You should also bring along a teamwork attitude – your guide and you will need to work together, particularly if you’re encountering larger, stronger fish. If you’re a first-timer to fly fishing, respect your guide’s advice and learn all you can by observing.
You will need a fishing license from the Louisiana Department of Wildlife and Fisheries. A basic fishing license is $9.50, and saltwater is $13 (plus you also need the basic when you get the saltwater). For non-residents that price skyrockets to $60 for the basic, and an additional $30 for the saltwater. The good news is that if you are going on a guided trip, you can buy a Charter Passenger License for $10, whether you’re a resident or not. This license is good for three days of fishing. Minors under the age of 16 do not require a license.
Red Drum regulations in Louisiana dictate that you may keep fish of at least 16 inches in length, with a daily bag limit of five, and only one of those exceeding 27 inches.
Throughout the state’s many rivers, streams, lakes, and marshes there is also opportunity for catching bass, black drum, sheepshead, and more. Black Bayou Lake National Wildlife Refuge offers those in the northerly part of the state a chance to enjoy some casting for largemouth bass, crappie, bluegill, and the infamous bull bream. The 1600 acre lake is set in a 5300 acre wildlife haven, making for a serene and visually stunning Louisiana fly fishing experience.

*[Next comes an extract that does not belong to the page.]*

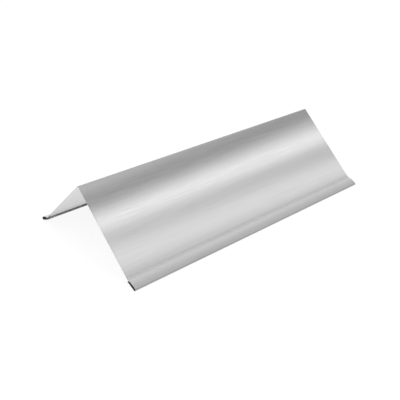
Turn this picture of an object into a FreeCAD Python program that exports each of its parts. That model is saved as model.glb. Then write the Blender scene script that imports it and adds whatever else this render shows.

Whether you just want to lazily cast a line along the banks of the Mississippi, or wrestle a behemoth Red Drum down in the mysterious, marshy swamps of the Gulf, you’re sure to find a fishing experience to match your mood and preferences. While Louisiana is much too warm for traditional trout fisheries that are the typical stomping grounds of fly fishermen (and fisherwomen!), the Pelican State gives sportsman something much more interesting – saltwater fly fishing that cannot be rivaled by anything you’d find north of the coast.
So when you’re trying to figure out where to go next winter, as the snow and ice moves in and you’re stuck in the house tying fly after fly, dreaming longingly of the day when you’ll be able to put them to use, consider booking a trip to the deep bayous of this historic state. You’ll enjoy good food, good company, good fishing, and you’ll come back home with incredible stories to share!